There were times when the 68th Venice Film Festival felt like you'd been hit over the head with a plank of wood: everywhere you looked, you saw stars. In the lobby of the Hotel Excelsior on my first day, I spotted Talking Heads' David Byrne - here on the jury alongside such luminous American filmmakers as Todd Haynes and Darren Aronofsky - staring intently at his phone. From Gary Oldman to Gwyneth Paltrow, from Matt Damon to Madonna, the red carpet was chock-a-block with A-list talent.

Which makes it surprising that none of the North American entries - five in total, six if you include David Cronenberg's Germany/Canada co-production of his Freud/Jung tale A Dangerous Method - earned a major prize. It was as if Aronofsky, a previous Golden Lion winner with The Wrestler, was deliberately going against the grain by choosing Aleksandr Sokurov's Faust for the top prize. The Russian director's interpretation of Goethe's tragedy proved as heavy going as it was heavyweight.

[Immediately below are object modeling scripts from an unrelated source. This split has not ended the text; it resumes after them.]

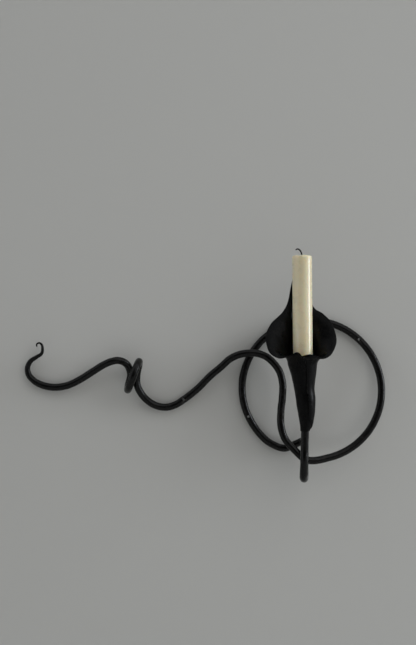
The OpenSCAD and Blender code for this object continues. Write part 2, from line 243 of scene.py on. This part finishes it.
def make_piece(name, points, faces, material, node, sharp):
    """A piece from points in millimetres, which stands for a node and rides on its body."""
    mesh = bpy.data.meshes.new(name)
    mesh.from_pydata([tuple(MM * c for c in p) for p in points], [], faces)
    mesh.materials.append(material)
    mesh.shade_smooth()
    mesh.set_sharp_from_angle(angle=math.radians(sharp))
    piece = bpy.data.objects.new(name, mesh)
    bpy.context.scene.collection.objects.link(piece)
    for body, members in frame["record"]["behaviour"]["bodies"].items():
        if node in members:
            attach(piece, body)
    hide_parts(node)
    return piece


def apply_modifiers(piece):
    """The piece's mesh takes the shape that its modifiers give it."""
    evaluated = piece.evaluated_get(bpy.context.evaluated_depsgraph_get())
    mesh = bpy.data.meshes.new_from_object(evaluated)
    piece.modifiers.clear()
    piece.data = mesh


def grid_faces(rows, cols, start=0, wrap=False):
    """Quads over a grid of points, row by row, closed round each row if wrap."""
    faces = []
    for r in range(rows - 1):
        for c in range(cols if wrap else cols - 1):
            a, b = start + r * cols + c, start + r * cols + (c + 1) % cols
            faces.append((a, b, b + cols, a + cols))
    return faces


FIRST_DOME, LAST_DOME = 0.4, 0.2                  # how far a tube's ends bulge


def tube(points, radius_at, sides):
    """Points and faces of a round tube. radius_at takes the ring, the angle and the point."""
    along = unit(np.gradient(points, axis=0))
    up = np.array([0.0, 1.0, 0.0])
    verts = []
    for i, (p, t) in enumerate(zip(points, along)):
        up = unit(up - (up @ t) * t)
        side = np.cross(t, up)
        for k in range(sides):
            a = 2 * math.pi * k / sides
            out = math.cos(a) * up + math.sin(a) * side
            verts.append(p + radius_at(i, a, p, out) * out)
    faces = grid_faces(len(points), sides, wrap=True)
    n = len(verts)
    verts += [points[0] - FIRST_DOME * along[0], points[-1] + LAST_DOME * along[-1]]
    last = n - sides
    faces += [((k + 1) % sides, k, n) for k in range(sides)]
    faces += [(last + k, last + (k + 1) % sides, n + 1) for k in range(sides)]
    return verts, faces


def lathe(profile, steps, middle, wobble=lambda r, a, h: (r, h)):
    """A profile of radius and height turned round the upright line through middle."""
    verts = []
    for r, h in profile:
        for k in range(steps):
            a = 2 * math.pi * k / steps
            radius, height = wobble(r, a, h)
            verts.append([middle[0] + radius * math.cos(a), middle[1] + radius * math.sin(a),
                          middle[2] + height])
    return verts, grid_faces(len(profile), steps, wrap=True)


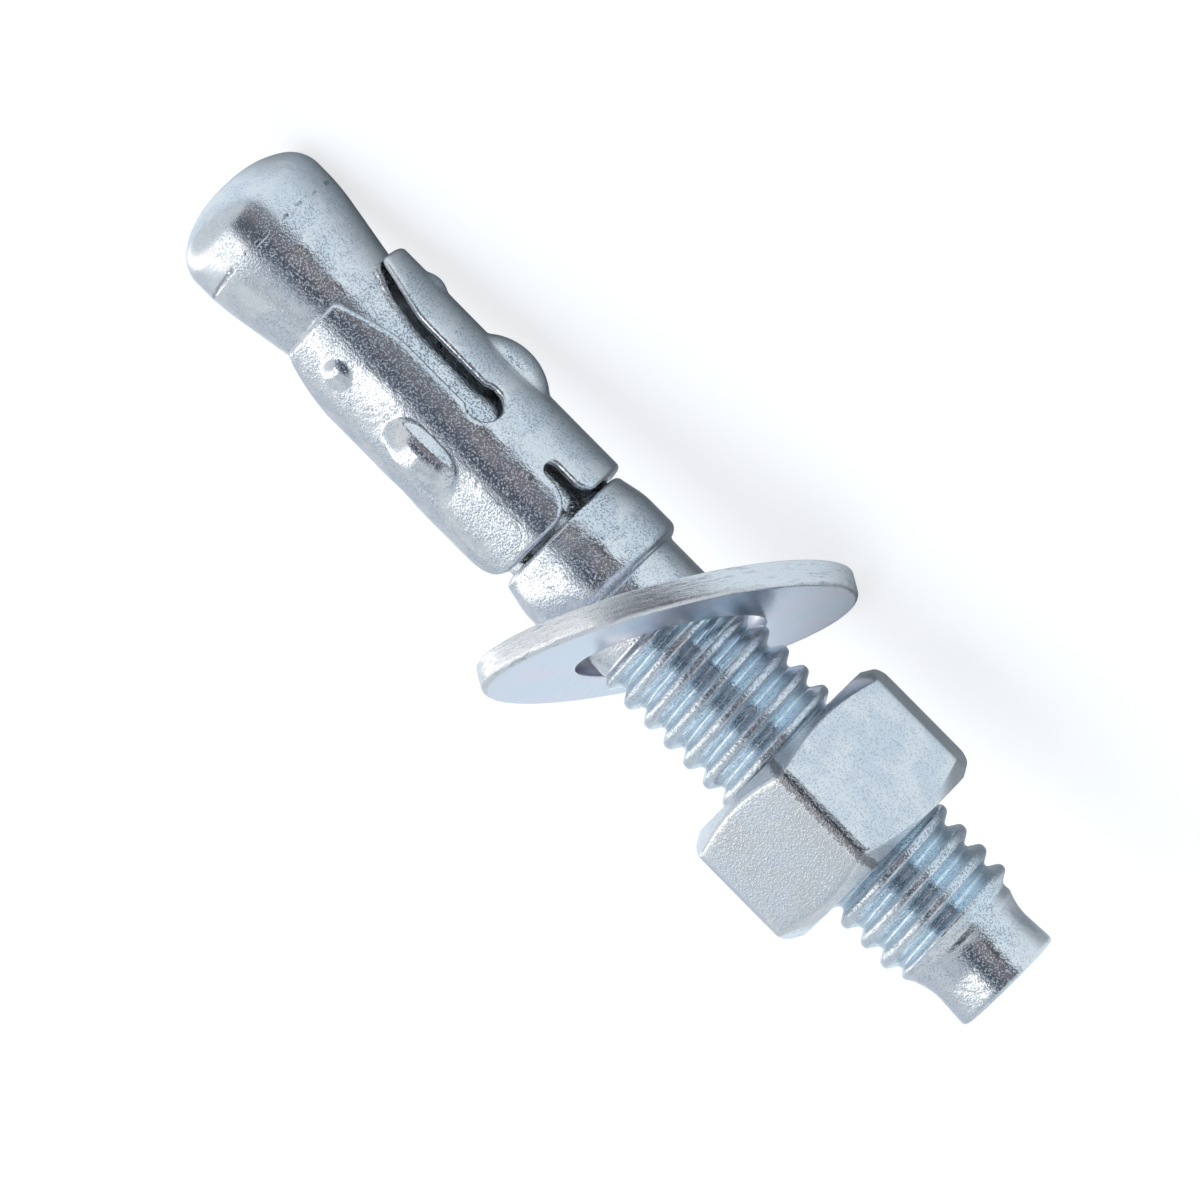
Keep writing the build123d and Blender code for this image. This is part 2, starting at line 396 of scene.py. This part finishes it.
def slot_gap(y, mouth_half):
    """Half the slot's width at a distance y from the collar end: the round end
    sqrt(r^2 - (y - centre)^2), the parallel sides, a mouth that widens evenly after a rounded
    throat, and the rounded corner x - sqrt(R^2 - (y - centre)^2). It is 0 before the slot
    starts."""
    centre = SLOT_START + SLOT_END_R
    round_end = np.sqrt(np.clip(SLOT_END_R**2 - (y - centre) ** 2, 0, None))
    corner_x, corner_y, slope = tip_corner(mouth_half)
    mouth = SLOT_HALF + slope * (y - CLIP_LENGTH + MOUTH_LENGTH)
    touch_y = corner_y + TIP_ROUND * slope / math.hypot(1, slope)
    past = np.clip(y - corner_y, 0, TIP_ROUND)
    corner = corner_x - np.sqrt(TIP_ROUND**2 - past**2)
    sides = soft_max(np.where(y > touch_y, corner, mouth), SLOT_HALF, THROAT_BLEND)
    gap = np.where(y < centre, round_end, np.maximum(round_end, sides))
    return np.where(y < SLOT_START, 0, gap)


def notch_gap(y, half, depth, corner_r):
    """Half the width of a notch on one side: a flare half + R - sqrt(R^2 - (R - y)^2), the stem
    and the round end. It is 0 past the notch's depth."""
    flare = corner_r - np.sqrt(np.clip(corner_r**2 - np.clip(corner_r - y, 0, None) ** 2, 0, None))
    round_end = np.sqrt(np.clip(half**2 - np.clip(y - depth + half, 0, None) ** 2, 0, None))
    return np.where(y > depth, 0, flare + round_end)


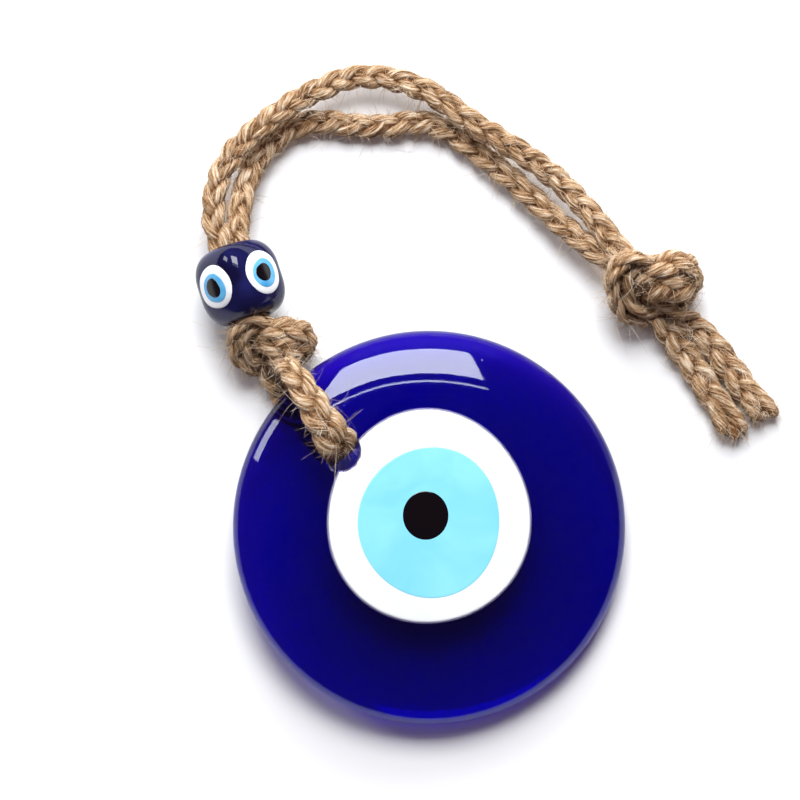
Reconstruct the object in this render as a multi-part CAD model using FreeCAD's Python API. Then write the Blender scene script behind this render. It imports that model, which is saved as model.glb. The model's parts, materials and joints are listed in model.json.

Until the awards, the consensus of opinion was split between Roman Polanski's Carnage and Steve McQueen's Shame. Carnage is a brisk four-hander about morals and marriage, with superb turns from Kate Winslet and Christoph Waltz. Shame is Briton McQueen's follow-up to his acclaimed debut Hunger. The portrait of a New York-based exec suffering from sex addiction won Michael Fassbender best actor.

With artistic director Marco Mueller leaving to head up Rome's rival film festival, it felt apt that his final Venice was marked by chaos - a trait that's dogged his tenure. Particularly with surprise Chinese film People Mountain People Sea, which saw its first screening cancelled due to a subtitle issue and its second interrupted by a fire alarm. Awarded the Silver Lion for best director, Cai Shangjun deserved a prize for patience as well.

Tomas Alfredson's Tinker, Tailor, Soldier, Spy is a beautifully designed, written and acted take on John le Carre's novel about loyalty and betrayal, with Oldman wonderful as the spy George Smiley.

Likewise, the opening film, George Clooney's searing political drama The Ides of March, gathered together a first-rate cast, including Paul Giamatti and Evan Rachel Wood. Don't be surprised if both are best-picture rivals at the Academy Awards in February.

If there was a disappointment at Venice, it was festival closer Whit Stillman's Damsels in Distress. His first film since 1998's The Last Days of Disco, this college campus comedy is an acquired taste that soured my mouth. But after the feast this year's festival served up, it'd be churlish to complain too loudly.